Jolet van Erum started Ideaology in 2019 with a dream. She studied Industrial Engineering and did a minor in Industrial Design. While working in the industry she was a much sought-after bridge builder in a lot of multi-disciplinary projects. Working on these projects showed her the value that multi-disciplinary people can bring to the table. Yet, businesses usually look for people that are specialized in certain tasks. However, letting people work with their multiple talents brings more value, something that Jolet desired to strive for. Building value for businesses, as well as the stakeholders and users. During her work in the industry, she discovered that businesses mainly want to make money, even when there are sustainable and innovative ideas on the table.
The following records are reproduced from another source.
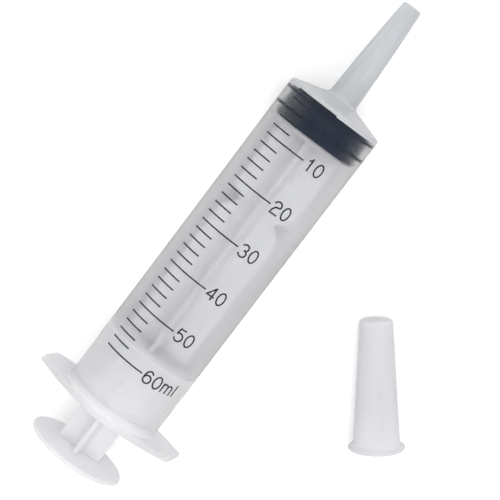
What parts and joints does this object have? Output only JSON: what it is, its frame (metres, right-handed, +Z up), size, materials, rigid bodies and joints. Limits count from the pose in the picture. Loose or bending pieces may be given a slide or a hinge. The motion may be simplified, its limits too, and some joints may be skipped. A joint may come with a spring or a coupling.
{
  "type": "syringe",
  "caption": "Large translucent syringe with a long tapered tip, finger flange, ribbed plunger with a dark rubber gasket, and a separate tip cap.",
  "frame": {"origin": "on the syringe's axis at the mouth of the tip", "axes": "+X along the axis, out of the tip; +Z up, square to the level surface that the syringe and its cap lie on, 16.4 mm below the axis"},
  "size_m": [0.1652, 0.1106, 0.0328],
  "materials": {
    "clear_plastic": "smooth translucent polypropylene",
    "white_plastic": "milky translucent polypropylene",
    "gasket_rubber": "smooth blue-black rubber",
    "cap_plastic": "milky translucent soft plastic"
  },
  "bodies": {
    "barrel": {"barrel": "clear_plastic"},
    "plunger": {"plunger_rod": "white_plastic", "gasket": "gasket_rubber"},
    "tip_cap": {"tip_cap": "cap_plastic"}
  },
  "joints": [
    {"name": "plunger_slide", "type": "slide", "parent": "barrel", "child": "plunger", "axis": [-1, 0, 0], "range_m": [0, 0.094]},
    {"name": "cap_lift", "type": "slide", "parent": "barrel", "child": "tip_cap", "axis": [0, 0, 1], "range_m": [0, 0.06]}
  ]
}
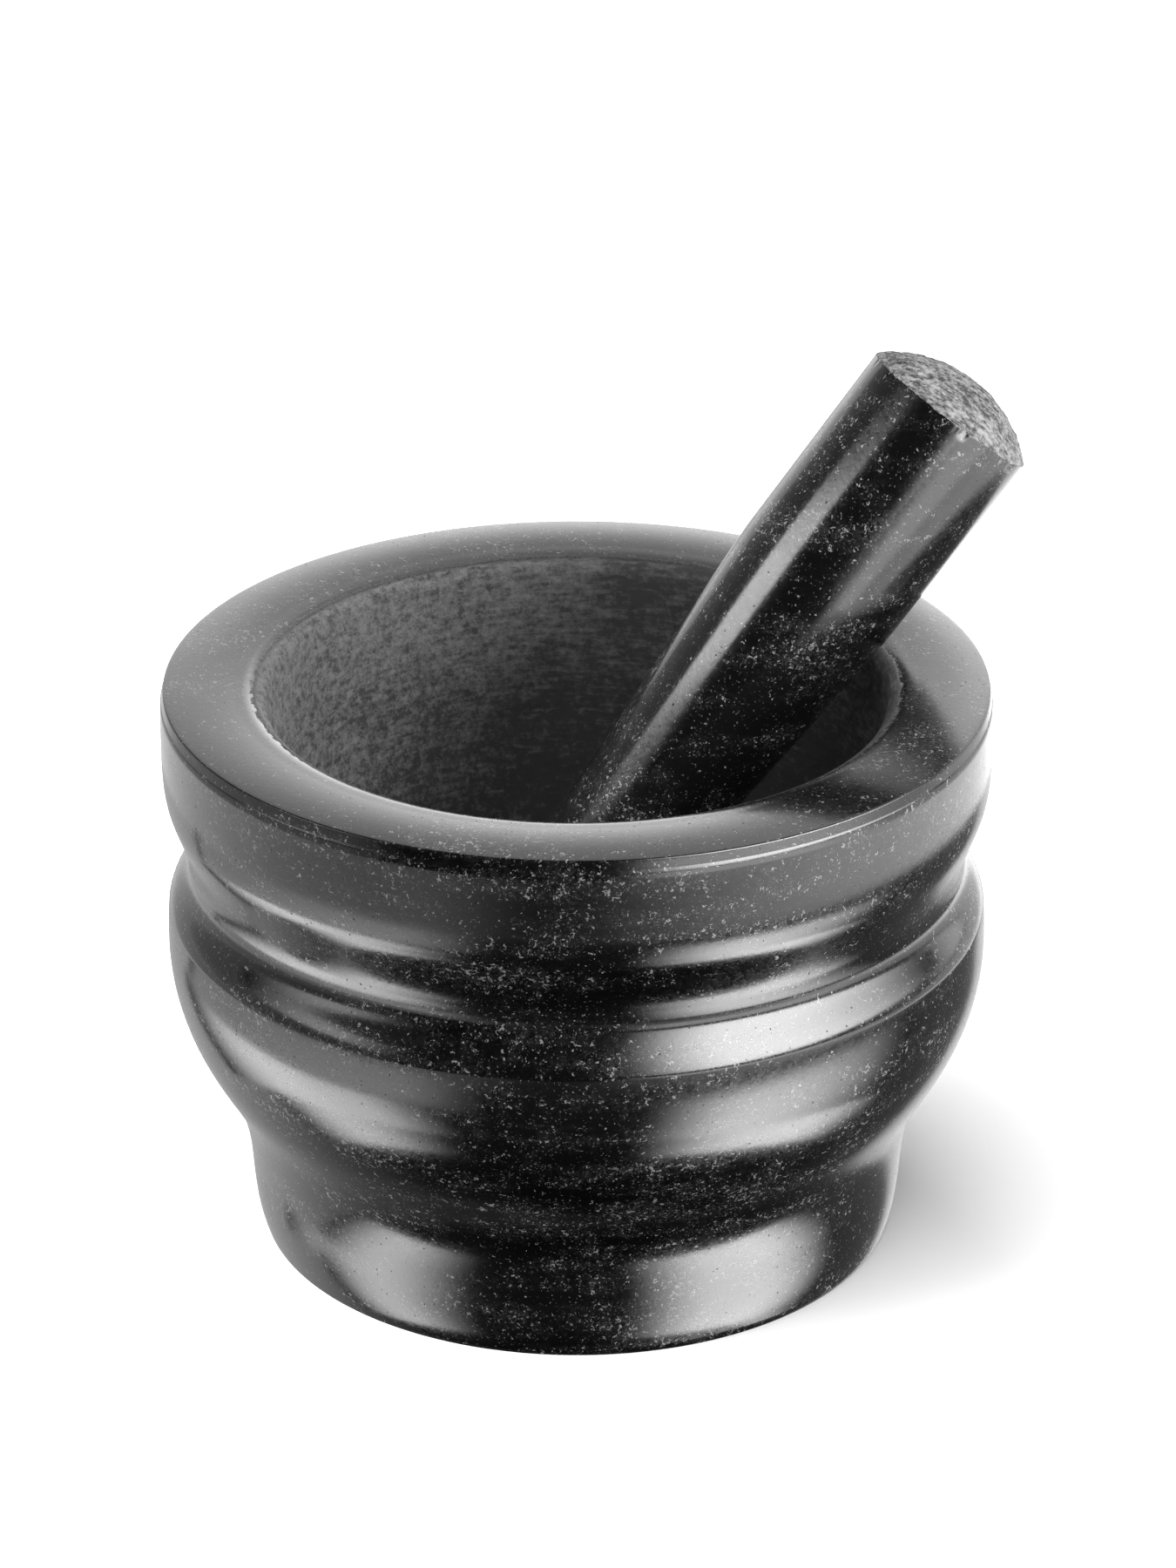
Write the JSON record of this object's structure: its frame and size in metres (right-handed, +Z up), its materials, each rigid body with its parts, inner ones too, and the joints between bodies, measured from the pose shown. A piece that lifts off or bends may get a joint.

Thinking this way can keep people from really making an impact on humanity, society, and the environment.
And that is how Jolet started her dream of making an impact through her own business: Ideaology. Throughout the years, the market was hard, and sometimes things didn’t work out as imagined. Being a smart player, let her do what she desired.
Three important core values make Ideaology the unique company it is today. Working with disciplinary teams offers great opportunities in the design processes. Keeping the level of value as high as possible during the design process as well as the lifetime of the designs. This not only gives a greater return of investment for the clients, but it also helps in making a positive impact on humanity, society, and the environment. Through circular design, Ideaology can create the best value proposition together with a positive impact. As a consequence of their dedication, experience, and multidisciplinarity, they can be deployed in multiple phases of the process. This does not mean that when the design is ready they just deliver it to the client. No, they can remain fully involved in the process. Which provides a lot of value for the client in terms of time, money, involvement, and knowledge.